**** Extracted information ****

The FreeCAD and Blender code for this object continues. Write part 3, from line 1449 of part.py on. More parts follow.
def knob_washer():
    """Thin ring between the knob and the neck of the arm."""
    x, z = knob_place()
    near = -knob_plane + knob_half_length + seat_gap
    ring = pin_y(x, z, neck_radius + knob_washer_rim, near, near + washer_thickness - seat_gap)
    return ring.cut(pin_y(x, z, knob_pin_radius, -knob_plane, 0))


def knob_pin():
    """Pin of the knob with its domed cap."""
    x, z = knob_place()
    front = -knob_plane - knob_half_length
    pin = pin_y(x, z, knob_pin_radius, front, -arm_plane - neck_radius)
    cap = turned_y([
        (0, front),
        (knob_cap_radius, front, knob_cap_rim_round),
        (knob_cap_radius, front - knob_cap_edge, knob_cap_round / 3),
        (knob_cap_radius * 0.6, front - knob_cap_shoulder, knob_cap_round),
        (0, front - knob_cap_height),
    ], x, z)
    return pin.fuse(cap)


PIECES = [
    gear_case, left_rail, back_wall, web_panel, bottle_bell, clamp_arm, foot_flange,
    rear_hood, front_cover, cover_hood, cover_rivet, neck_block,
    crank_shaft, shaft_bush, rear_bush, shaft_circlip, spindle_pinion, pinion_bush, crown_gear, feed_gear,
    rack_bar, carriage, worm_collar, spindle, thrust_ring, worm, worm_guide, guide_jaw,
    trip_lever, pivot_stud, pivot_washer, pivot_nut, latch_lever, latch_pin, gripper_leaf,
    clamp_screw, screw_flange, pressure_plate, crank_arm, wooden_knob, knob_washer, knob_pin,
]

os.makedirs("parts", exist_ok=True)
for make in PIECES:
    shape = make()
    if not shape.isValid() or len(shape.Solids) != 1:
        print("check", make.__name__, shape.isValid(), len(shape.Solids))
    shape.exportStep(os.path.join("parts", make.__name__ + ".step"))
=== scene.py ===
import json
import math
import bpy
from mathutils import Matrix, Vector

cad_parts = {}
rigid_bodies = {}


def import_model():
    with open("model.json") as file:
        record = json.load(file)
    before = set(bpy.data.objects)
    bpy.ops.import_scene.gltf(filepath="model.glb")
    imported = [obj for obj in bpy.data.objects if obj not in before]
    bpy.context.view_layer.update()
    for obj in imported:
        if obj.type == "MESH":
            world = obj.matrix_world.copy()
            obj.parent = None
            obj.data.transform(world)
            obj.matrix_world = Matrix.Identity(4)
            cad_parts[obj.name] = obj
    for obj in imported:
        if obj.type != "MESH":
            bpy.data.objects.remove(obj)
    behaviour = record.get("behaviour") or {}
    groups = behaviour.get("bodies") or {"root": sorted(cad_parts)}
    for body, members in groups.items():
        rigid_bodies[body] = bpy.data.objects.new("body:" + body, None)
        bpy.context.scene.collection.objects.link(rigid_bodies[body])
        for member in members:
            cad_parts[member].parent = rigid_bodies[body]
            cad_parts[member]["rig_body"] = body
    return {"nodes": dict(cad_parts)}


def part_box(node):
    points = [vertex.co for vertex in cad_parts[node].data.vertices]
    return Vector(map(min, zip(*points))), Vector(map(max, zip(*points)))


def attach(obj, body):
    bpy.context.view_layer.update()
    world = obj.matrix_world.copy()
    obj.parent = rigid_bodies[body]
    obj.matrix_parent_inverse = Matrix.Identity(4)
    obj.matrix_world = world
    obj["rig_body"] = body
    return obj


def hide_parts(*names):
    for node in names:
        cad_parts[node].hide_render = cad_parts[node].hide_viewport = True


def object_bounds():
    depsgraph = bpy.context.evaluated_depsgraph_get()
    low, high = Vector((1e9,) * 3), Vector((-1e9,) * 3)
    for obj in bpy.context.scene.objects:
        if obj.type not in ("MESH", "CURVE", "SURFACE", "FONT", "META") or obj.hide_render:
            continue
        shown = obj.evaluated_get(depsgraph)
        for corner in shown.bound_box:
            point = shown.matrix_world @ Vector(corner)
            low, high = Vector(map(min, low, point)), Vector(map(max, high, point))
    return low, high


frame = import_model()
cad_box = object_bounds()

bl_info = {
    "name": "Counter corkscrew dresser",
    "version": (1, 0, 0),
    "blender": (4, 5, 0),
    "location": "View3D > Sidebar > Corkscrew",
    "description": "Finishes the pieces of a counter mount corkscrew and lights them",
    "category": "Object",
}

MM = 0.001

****
**** Extracted information ****

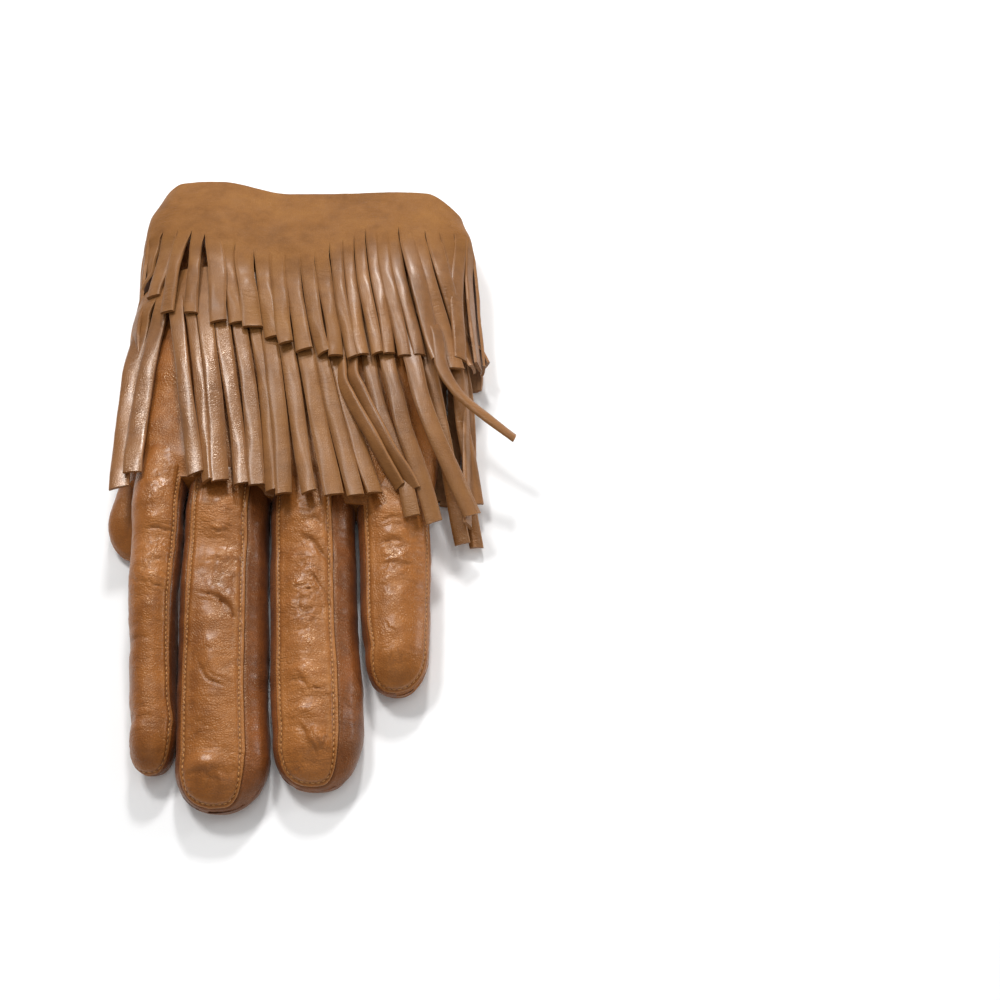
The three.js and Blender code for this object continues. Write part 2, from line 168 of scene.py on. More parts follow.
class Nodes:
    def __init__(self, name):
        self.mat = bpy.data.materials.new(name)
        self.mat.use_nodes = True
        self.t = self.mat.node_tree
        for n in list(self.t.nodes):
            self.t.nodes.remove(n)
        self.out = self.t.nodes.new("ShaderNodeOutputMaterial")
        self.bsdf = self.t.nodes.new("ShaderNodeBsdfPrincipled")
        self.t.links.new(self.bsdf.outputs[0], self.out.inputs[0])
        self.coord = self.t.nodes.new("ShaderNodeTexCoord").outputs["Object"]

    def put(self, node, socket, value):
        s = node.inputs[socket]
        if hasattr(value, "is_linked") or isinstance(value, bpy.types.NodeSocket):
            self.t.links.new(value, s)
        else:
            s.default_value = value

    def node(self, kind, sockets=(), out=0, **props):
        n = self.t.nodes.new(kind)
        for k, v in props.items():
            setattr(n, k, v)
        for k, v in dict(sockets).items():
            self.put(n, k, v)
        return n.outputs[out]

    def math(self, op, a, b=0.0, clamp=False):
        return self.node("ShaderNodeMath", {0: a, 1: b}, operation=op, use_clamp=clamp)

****

**Written instruction:** Begin with the line containing "if not shape.isValid()" and end with the line containing "if obj.type not"; repeat every line from start to finish exactly, and nothing outside them.

**Expected answer:**
    if not shape.isValid() or len(shape.Solids) != 1:
        print("check", make.__name__, shape.isValid(), len(shape.Solids))
    shape.exportStep(os.path.join("parts", make.__name__ + ".step"))
=== scene.py ===
import json
import math
import bpy
from mathutils import Matrix, Vector

cad_parts = {}
rigid_bodies = {}


def import_model():
    with open("model.json") as file:
        record = json.load(file)
    before = set(bpy.data.objects)
    bpy.ops.import_scene.gltf(filepath="model.glb")
    imported = [obj for obj in bpy.data.objects if obj not in before]
    bpy.context.view_layer.update()
    for obj in imported:
        if obj.type == "MESH":
            world = obj.matrix_world.copy()
            obj.parent = None
            obj.data.transform(world)
            obj.matrix_world = Matrix.Identity(4)
            cad_parts[obj.name] = obj
    for obj in imported:
        if obj.type != "MESH":
            bpy.data.objects.remove(obj)
    behaviour = record.get("behaviour") or {}
    groups = behaviour.get("bodies") or {"root": sorted(cad_parts)}
    for body, members in groups.items():
        rigid_bodies[body] = bpy.data.objects.new("body:" + body, None)
        bpy.context.scene.collection.objects.link(rigid_bodies[body])
        for member in members:
            cad_parts[member].parent = rigid_bodies[body]
            cad_parts[member]["rig_body"] = body
    return {"nodes": dict(cad_parts)}


def part_box(node):
    points = [vertex.co for vertex in cad_parts[node].data.vertices]
    return Vector(map(min, zip(*points))), Vector(map(max, zip(*points)))


def attach(obj, body):
    bpy.context.view_layer.update()
    world = obj.matrix_world.copy()
    obj.parent = rigid_bodies[body]
    obj.matrix_parent_inverse = Matrix.Identity(4)
    obj.matrix_world = world
    obj["rig_body"] = body
    return obj


def hide_parts(*names):
    for node in names:
        cad_parts[node].hide_render = cad_parts[node].hide_viewport = True


def object_bounds():
    depsgraph = bpy.context.evaluated_depsgraph_get()
    low, high = Vector((1e9,) * 3), Vector((-1e9,) * 3)
    for obj in bpy.context.scene.objects:
        if obj.type not in ("MESH", "CURVE", "SURFACE", "FONT", "META") or obj.hide_render:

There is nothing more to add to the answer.